3D code data
-----

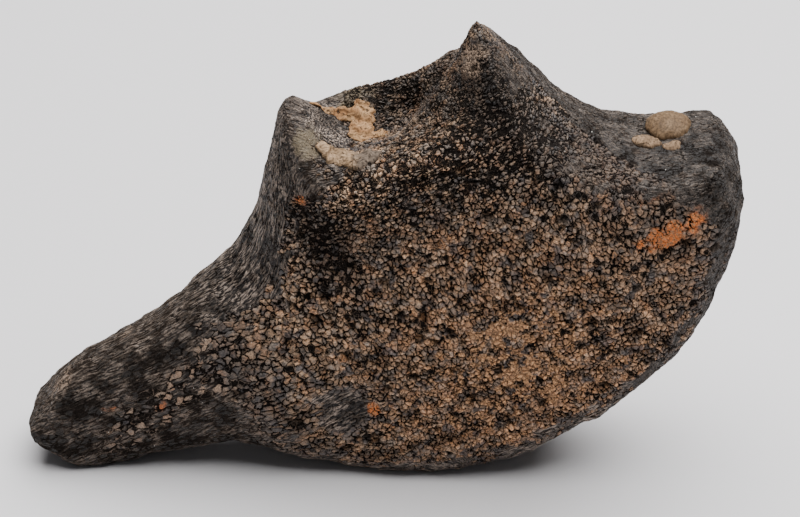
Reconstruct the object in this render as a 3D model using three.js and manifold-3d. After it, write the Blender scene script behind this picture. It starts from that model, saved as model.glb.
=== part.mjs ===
// Broken, worn vertebra of a small baleen whale, lying as it rests on a floor.
//
// Anatomical frame, in mm: x runs to the right as seen from the front face, y from the
// front face to the back face, and z is dorsal, towards the neural canal. Its origin is
// in the middle of the centrum, under the canal. The whole bone is then rolled about y
// until it rests on the underside of the centrum and on the tip of its left process.

import * as THREE from "three";
import { mergeVertices } from "three/addons/utils/BufferGeometryUtils.js";
import Module from "manifold-3d";

const wasm = await Module();
wasm.setup();

const ROLL = 26; // degrees, right side up
const FLOOR_DROP = 88; // from the anatomical origin down to the floor
const GAP = 0.3; // between the bone and what is stuck to it

const CENTRUM = {
  x: -10,
  halfWidth: { left: 95, right: 104 },
  halfHeight: 77.5,
  dorsalHeight: 190, // of the drum's outline above its middle, where the arch stands on it
  tilt: 6.5, // degrees
  halfLength: 25,
  drawIn: 13, // of the back face towards the left process
  dome: 4.5, // bulge of the front face
  dish: 3, // hollow of the back face
  rim: 13, // rounding between the faces and the sides
};

const CANAL = {
  floor: 64,
  rise: 0.2, // of the floor, per mm towards the back
  reach: { left: 40, right: 32 }, // of the floor to either side
  basin: { x: -8, y: 3, depth: 9, width: 19, length: 13 },
  lip: { x: -25, y: 20, height: 3.5, width: 9, length: 7 }, // on its back edge
};

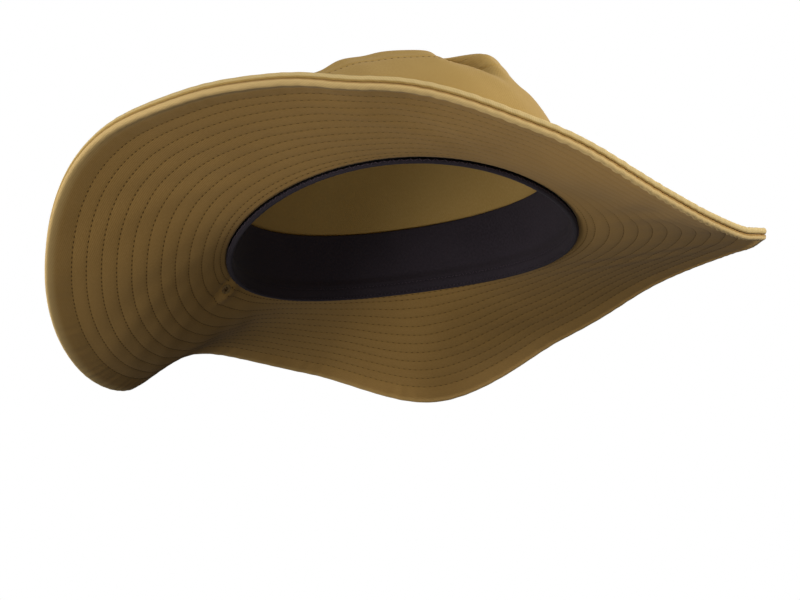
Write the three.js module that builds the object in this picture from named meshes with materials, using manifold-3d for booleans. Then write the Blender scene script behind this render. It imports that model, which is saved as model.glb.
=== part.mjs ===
// Wide-brim sun hat sewn from cotton twill: a two-ply stitched brim, a low soft crown of a side band and
// a top panel, a dark sweatband inside the head opening and one small metal eyelet in the brim.
//
// Frame: millimetres, +Z up through the crown, front of the hat at -Y, wearer's left at +X.
// Origin: the middle of the head opening, at the seam that joins brim, crown and sweatband.
// Azimuth: degrees around the opening from the front, positive towards the wearer's left.

import * as THREE from 'three';
import { mergeVertices } from 'three/addons/utils/BufferGeometryUtils.js';
import Module from 'manifold-3d';

const wasm = await Module();
wasm.setup();

// ---- driving dimensions, mm ----

// Head opening: an oval of about 587 mm round, dipping at the sides as it does on a head.
const OPENING_HALF_WIDTH = 84;
const OPENING_HALF_LENGTH = 102;
const OPENING_SADDLE = 5;

const BRIM_WIDTH = 85;
const PLY_THICKNESS = 1.3;
const SEAM_GAP = 0.3;

// The two plies are bagged out at the edge: each swells to a soft roll, as wide and as high as this.
const EDGE_ROLL_WIDTH = 4.8;
const EDGE_ROLL = 3;

const CROWN_THICKNESS = 1.3;
const CROWN_LIFT = 1.9;
// Half of the top seam's gap, as a share of the sections beside it: about 0.2 mm of cloth.
const TOP_SEAM_SHARE = 0.03;
const CROWN_LEAN_SIDE = 0.05;
const CROWN_LEAN_BACK = 0.07;

// The sweatband's tape is turned up along its lower edge: a thick hem that thins to the single tape.
const SWEATBAND_THICKNESS = 1.2;
const SWEATBAND_HEM = 2.8;
const SWEATBAND_BOTTOM = -5.4;
const SWEATBAND_HEM_TOP = 1;
const SWEATBAND_THIN_FROM = 6;
const SWEATBAND_TOP = 28;

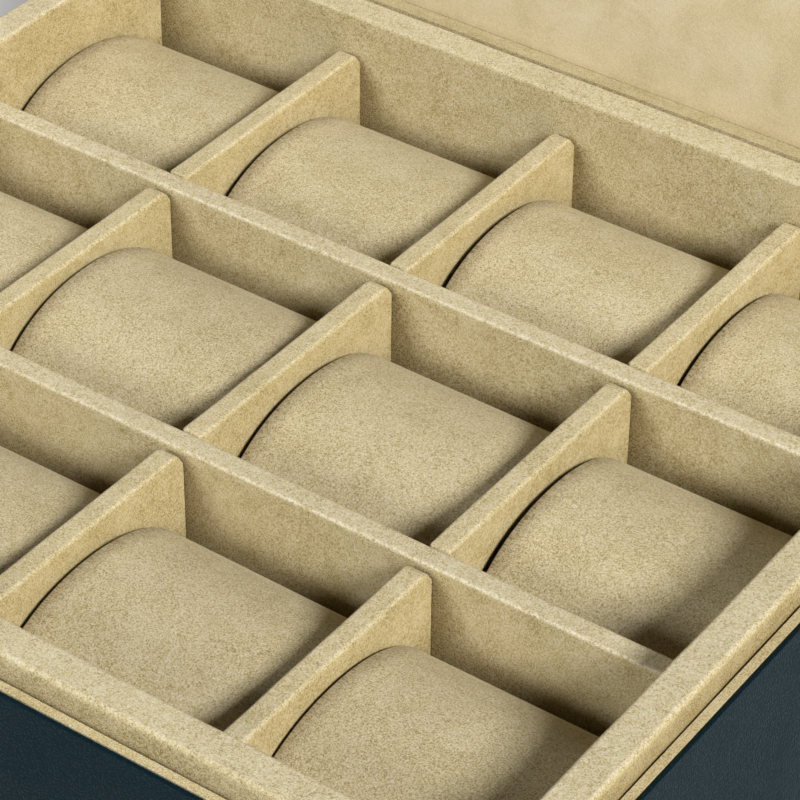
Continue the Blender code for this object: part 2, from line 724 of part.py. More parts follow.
def build():
    base_boards()
    walls = ring_of_boards("base_wall", (WALL_X, WALL_Y), WALL_THICKNESS, WALL_FOOT, RIM, SUEDE)
    leather = leather_cover("base_leather", BOARD_FOOT, RIM, False)
    collar()
    dividers()
    pillows()
    lid_pivot = add_pivot("lid_pivot", HINGE_AXIS)
    lid_walls = lid_boards(lid_pivot)
    lid_leather = leather_cover(
        "lid_leather", LID_RIM, LID_LEATHER_INNER_TOP, True, lid_pivot
    )
    for side, x in (("left", -HINGE_SPACING / 2), ("right", HINGE_SPACING / 2)):
        hinge(side, x, [walls["back"], leather], [lid_walls["back"], lid_leather], lid_pivot)
    catch(walls["front"], leather)
    clasp_bracket(lid_walls["front"], lid_leather, lid_pivot)
    hasp_pivot = add_pivot("hasp_pivot", HASP_AXIS, lid_pivot)
    hasp(hasp_pivot)
    lid_pivot.rotation_euler.x = -LID_OPENED_ANGLE


build()
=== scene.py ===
"""A watch display box in its finishes: suede boards, stuffed pillows, leather, felt and satin steel.

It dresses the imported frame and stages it. Lengths are in metres and +Z is up, as in the frame.
"""

import json
import math

import bmesh
import bpy
from mathutils import Matrix, Vector, noise


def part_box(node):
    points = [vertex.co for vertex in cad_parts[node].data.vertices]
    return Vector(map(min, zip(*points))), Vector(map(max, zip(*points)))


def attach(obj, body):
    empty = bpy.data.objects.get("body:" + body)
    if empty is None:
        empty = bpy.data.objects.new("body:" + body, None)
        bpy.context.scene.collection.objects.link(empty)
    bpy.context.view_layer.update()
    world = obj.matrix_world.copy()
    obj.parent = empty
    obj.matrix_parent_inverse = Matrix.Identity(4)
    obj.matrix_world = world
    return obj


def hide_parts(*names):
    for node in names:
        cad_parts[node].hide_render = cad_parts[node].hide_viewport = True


bl_info = {
    "name": "Watch Display Box",
    "version": (1, 0, 0),
    "blender": (4, 5, 0),
    "location": "View3D > Sidebar > Watch Box",
    "description": "Dresses a watch display box in suede, leather and steel, and stages it",
    "category": "Object",
}

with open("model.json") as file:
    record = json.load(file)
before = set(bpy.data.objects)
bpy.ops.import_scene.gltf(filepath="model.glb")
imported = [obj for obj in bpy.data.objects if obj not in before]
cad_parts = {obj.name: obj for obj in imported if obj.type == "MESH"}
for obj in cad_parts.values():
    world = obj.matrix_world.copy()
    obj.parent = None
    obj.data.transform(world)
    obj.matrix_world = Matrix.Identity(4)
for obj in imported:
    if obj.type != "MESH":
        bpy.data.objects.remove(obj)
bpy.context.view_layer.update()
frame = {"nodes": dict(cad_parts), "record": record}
NODES = frame["nodes"]
BEHAVIOUR = frame["record"]["behaviour"]
BODY_OF_NODE = {node: body for body, nodes in BEHAVIOUR["bodies"].items() for node in nodes}
SLOT_OF_NODE = {row["node"]: row["material_slot"] for row in frame["record"]["subparts"]}
ROWS, COLUMNS = 3, 4
SIDES = ("front", "back", "left", "right")
LONG_NAMES = [f"divider_long_{number}" for number in range(1, ROWS)]
CROSS_NAMES = [f"divider_cross_{number}" for number in range(1, COLUMNS)]
PILLOW_NAMES = [f"pillow_{row}_{column}" for row in range(1, ROWS + 1) for column in range(1, COLUMNS + 1)]
# Two places closer than this are one
CLOSE = 1e-6


# Settings
def a_number(name, description, default, **kind):
    return bpy.props.FloatProperty(name=name, description=description, default=default, **kind)


def a_length(name, description, default):
    return a_number(name, description, default, min=0, subtype="DISTANCE", unit="LENGTH")


def a_power(name, description, default):
    return a_number(name, description, default, min=0, subtype="POWER", unit="POWER")


def an_angle(name, description, degrees):
    return a_number(name, description, math.radians(degrees), subtype="ANGLE", unit="ROTATION")


def a_colour(name, description, default):
    kind = {"subtype": "COLOR", "size": 3, "min": 0, "max": 1}
    return bpy.props.FloatVectorProperty(name=name, description=description, default=default, **kind)


class FinishSettings(bpy.types.PropertyGroup):
    """Colours of the finishes"""

    board_suede: a_colour("Board suede", "Suede of the collar, dividers and rims", (0.56, 0.462, 0.238))
    pillow_suede: a_colour("Pillow suede", "Suede of the pillows", (0.545, 0.452, 0.248))
    lining_suede: a_colour("Lid suede", "Suede of the lid's lining", (0.59, 0.495, 0.3))
    # The near-black colour of the pillows' ends paints the shade in the gap between each pillow and its
    # dividers
    pillow_core: a_colour("Pillow ends", "Dark filling seen at the pillows' ends", (0.008, 0.007, 0.006))
    leather: a_colour("Leather", "Leather of the case and the lid", (0.0025, 0.016, 0.023))
    felt: a_colour("Felt", "Felt under the case", (0.02, 0.02, 0.022))
    board: a_colour("Board", "Raw board of the bottom and the lid", (0.3, 0.28, 0.25))
    steel: a_colour("Steel", "Satin steel of the hinges, the clasp and the screws", (0.56, 0.55, 0.53))


class BoardSettings(bpy.types.PropertyGroup):
    """Shape of the suede-covered boards"""

    collar_radius: a_length("Collar edge", "Radius of the collar's upper edges", 0.001)
    long_radius: a_length("Long divider edge", "Radius of the long dividers' upper edges", 0.0009)
    cross_radius: a_length("Cross divider edge", "Radius of the cross dividers' upper edges", 0.0009)
    end_radius: a_length("Divider end", "Radius of the cross dividers' far upper corners", 0.003)
    lining_radius: a_length("Lining edge", "Radius of the edges of the lid's lining", 0.00012)
    lining_reach: a_length("Lining reach", "How far the lining's cloth reaches past its board", 0.00028)
    leather_edge: a_length("Leather edge", "Radius of the leather's edges", 0.0004)
    waviness: a_length("Waviness", "How far the cloth strays from the flat board", 0.00012)


class PillowSettings(bpy.types.PropertyGroup):
    """Shape of the pillows"""

    swell: a_length("Swell", "How far the filling may push the cover up between its ends", 0.0006)
    side_swell: a_length("Side swell", "How far the filling may push the cover to the front and back", 0.0003)
    pressure: a_number("Filling pressure", "Pressure of the filling in the cloth simulation", 4.0, min=0)
    hem: a_length("Hem", "Radius of the cover's turned edge", 0.0003)
    end_step: a_length("End step", "How far the dark filling lies inside the cover at its sides", 0.0005)
    end_drop: a_length("End drop", "How far the dark filling lies below the cover at its crest", 0.0014)
    end_reach: a_length("End reach", "How far the dark filling shows past the cover's edge", 0.0008)


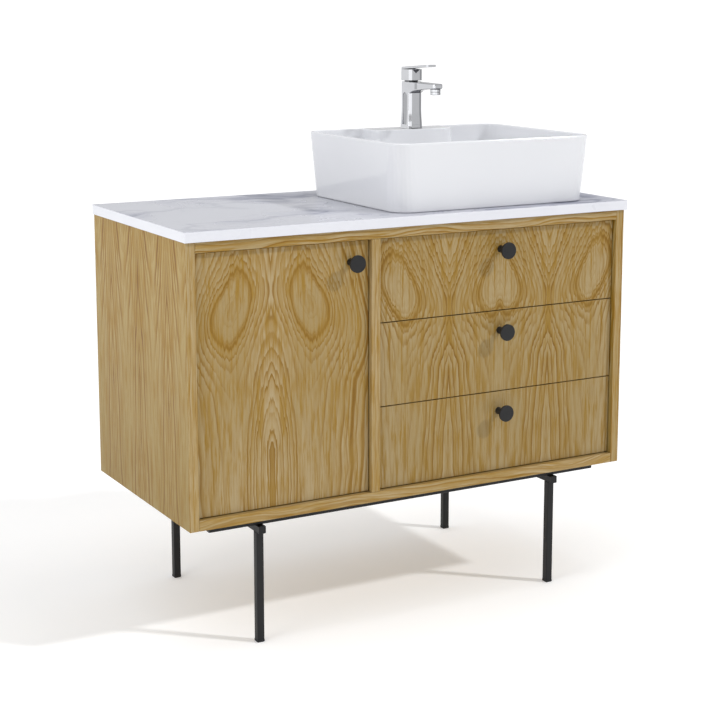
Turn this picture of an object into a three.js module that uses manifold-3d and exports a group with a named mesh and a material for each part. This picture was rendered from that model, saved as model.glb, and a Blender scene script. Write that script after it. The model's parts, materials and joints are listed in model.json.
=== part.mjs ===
// Bathroom vanity: an oak-veneered cabinet with one door and three drawers on a slim steel base,
// a stone-look countertop, a rectangular countertop basin and a single-lever mixer tap.
// Millimetres. +Z is up, the front faces -Y, the origin is on the floor under the middle of the unit.
import * as THREE from 'three';
import { LoftGeometry } from 'three/addons/geometries/LoftGeometry.js';
import { mergeVertices } from 'three/addons/utils/BufferGeometryUtils.js';
import Module from 'manifold-3d';

const wasm = await Module();
wasm.setup();

// ---------------------------------------------------------------- driving dimensions

const seat = 0.3; // gap between two pieces that rest on each other

const carcass = {
  width: 993,
  depth: 471,
  height: 543,
  side: 19, // side panels
  deck: 20, // top and bottom panels
  divider: 19,
  doorBay: 368, // clear width behind the door
  back: 8,
  backInset: 2,
};
const front = { thickness: 19, recess: 10, reveal: 2 };
const slab = { thickness: 20, sideLip: 3.5, frontLip: 6 };
const shelf = { thickness: 18, height: 250, setback: 25 };

const tube = { size: 15, wall: 1.5, corner: 1.8 };
const base = {
  legLength: 216,
  legSpread: 682, // between the centres of the left and right legs
  frontSetback: 25,
  rearSetback: 19,
  crossbarOverrun: 10, // crossbar beyond the legs, front and rear
  railInset: 50, // rail end in from the carcass side
};
const foot = { height: 5, plug: 12, overlap: 0.4 };

const knob = { disc: 34, discThickness: 5, neck: 12, root: 15, projection: 32, inset: 40 };

const hinge = {
  cup: 35,
  cupDepth: 11.5,
  cupWall: 1.5,
  cupSetback: 22.5, // cup centre from the door's edge
  flange: [52, 21, 1.6], // height, width, thickness
  arm: 12,
  plate: 2.5,
  reach: 62, // how far the arm's plate runs back along the side panel
  fromEdge: 95, // hinge centre from the door's top and bottom edge
  bite: 14,
};

// A drawer box: what it leaves free behind it, above it and below it, and its boards.
const box = { rearGap: 40, topGap: 32, frontRise: 14, side: 12, bottom: 8, bottomRise: 10 };
const runner = { thickness: 12.4, height: 38, wall: 1.5, short: 5 };
const slot = { clearance: 28, wall: 12 }; // gap round the trap, and the boards beside it

const basin = {
  width: 475,
  depth: 389,
  height: 137,
  corner: 38,
  flare: 8.5, // how far each side leans in from rim to foot
  rim: 7,
  edge: 2.2, // rounding of the rim
  footEdge: 6,
  floor: 14,
  frontSetback: 19.5, // rim behind the carcass front
  ledgeWidth: 196,
  ledgeDepth: 74,
  ledgeSpread: 34, // how much the ledge widens down to the bowl's floor
};
const drain = { bore: 23, flange: 32, flangeThickness: 2.5, tail: 21, tailWall: 2, belowDeck: 38 };
const plug = { radius: 29, height: 6, stem: 4, stemLength: 30, running: 0.4 };
const wasteNut = { radius: 31, height: 12 };
const trap = { inlet: 16, nut: 25, nutHeight: 22, bottle: 28, length: 122, outletDrop: 46 };
const outletHole = 22;

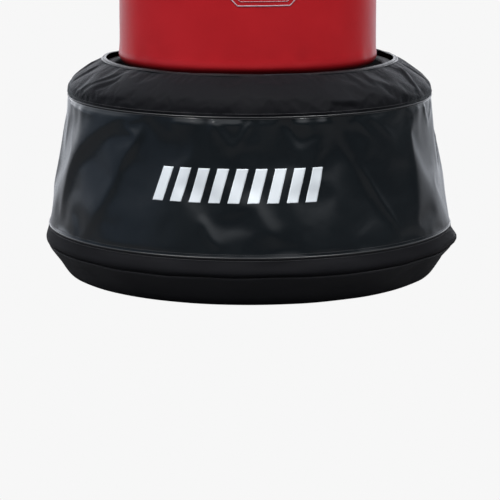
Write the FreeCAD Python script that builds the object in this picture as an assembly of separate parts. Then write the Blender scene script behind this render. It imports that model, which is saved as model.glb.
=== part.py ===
"""Free-standing punching bag: a water-filled base under a fabric cover, and a foam bag that screws onto its neck.

Millimetres, +Z up. The origin is on the floor, at the middle of the base. The front faces -Y and the zip is at
the back, on +Y. Outlines are lists of (radius, height, fillet) corners, turned about Z.
"""

import math
import os

import FreeCAD
import Part

# ---- the bag
BAG_RADIUS = 228.6
BAG_TOP = 1753.0
BAG_BOTTOM = 372.0
BAG_FOOT_ROUND = 18.0
VINYL = 1.6
CORE_RADIUS = 125.0
CORE_WALL = 4.5
CORE_TOP = 1700.0
FOAM_TOP_PAD = 42.0
SKIN_GAP = 0.3
TOP_WELT = 2.0
BAG_SHOULDER = 11.0
BOTTOM_HEM = 26.0

# ---- the zip up the back of the bag
ZIP_LOW = 402.0
ZIP_HIGH = 1690.0
ZIP_SLOT = 16.0
ZIP_CHAIN = 6.4
CHAIN_HEIGHT = 2.4
TAPE = 1.2
TRIM_GAP = 0.02
SLIDER_LENGTH = 24.0
SLIDER_WIDTH = 12.0
PULL_LENGTH = 38.0

# ---- the joint between bag and base
NECK_ROOT = 95.5
NECK_TOP = 446.0
THREAD_PITCH = 14.0
THREAD_DEPTH = 4.5
THREAD_ROOT_WIDTH = 7.2
THREAD_CREST_WIDTH = 4.8
THREAD_CLEARANCE = 1.2
SOCKET_RADIUS = 112.0
SOCKET_TOP = 452.0
WAIST_TOP = 520.0
BOSS_RADIUS = 118.0
BOSS_TOP = 366.0
FACE_GAP = 0.3

# ---- the base: outer line of its cover, then the tank inside it
FLOOR_RADIUS = 325.0
BOWL_RADIUS = 345.0
BOWL_HEIGHT = 22.0
BULGE_RADIUS = 368.0
BULGE_HEIGHT = 60.0
TUCK_PLACE = 0.87
LOW_SEAM_RADIUS = 362.0
LOW_SEAM_HEIGHT = 86.0
WAIST_RADIUS = 333.0
WAIST_HEIGHT = 240.0
TOP_SEAM_RADIUS = 324.0
TOP_SEAM_HEIGHT = 322.0
YOKE_RADIUS = 286.0
YOKE_HEIGHT = 370.0
COLLAR_RADIUS = 258.0
COLLAR_HEIGHT = 384.0
CLOTH = 2.0
FLOOR_CLOTH = 3.0
HEM_RADIUS = 200.0
HEM_WIDTH = 18.0
HEM_HEIGHT = 8.0
COVER_EASE = 6.0
TANK_WALL = 5.0
WELL_RADIUS = 241.0
WELL_FLOOR = 346.0
RIM_TOP = 375.0
WATER_LEVEL = 318.0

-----

GIVEN REQUEST >> Repeat verbatim the opening run of entries, ending with the line that contains "its left process.".

ANSWER FOR THIS EXERCISE >>
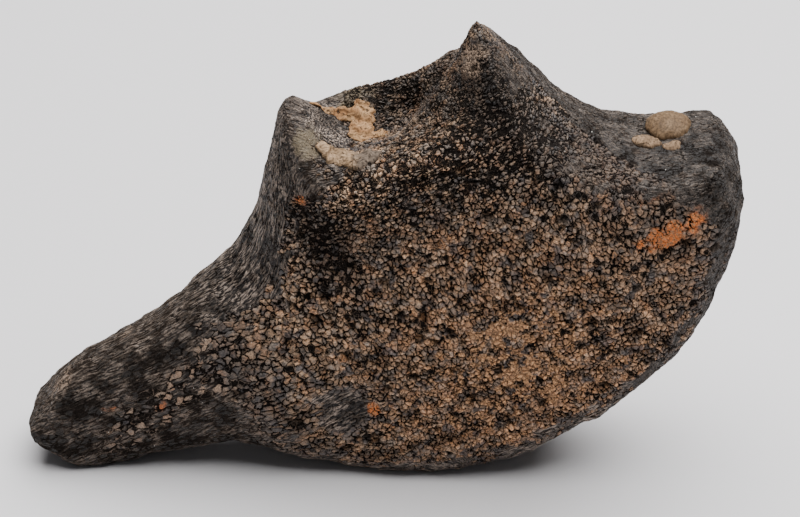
Reconstruct the object in this render as a 3D model using three.js and manifold-3d. After it, write the Blender scene script behind this picture. It starts from that model, saved as model.glb.
=== part.mjs ===
// Broken, worn vertebra of a small baleen whale, lying as it rests on a floor.
//
// Anatomical frame, in mm: x runs to the right as seen from the front face, y from the
// front face to the back face, and z is dorsal, towards the neural canal. Its origin is
// in the middle of the centrum, under the canal. The whole bone is then rolled about y
// until it rests on the underside of the centrum and on the tip of its left process.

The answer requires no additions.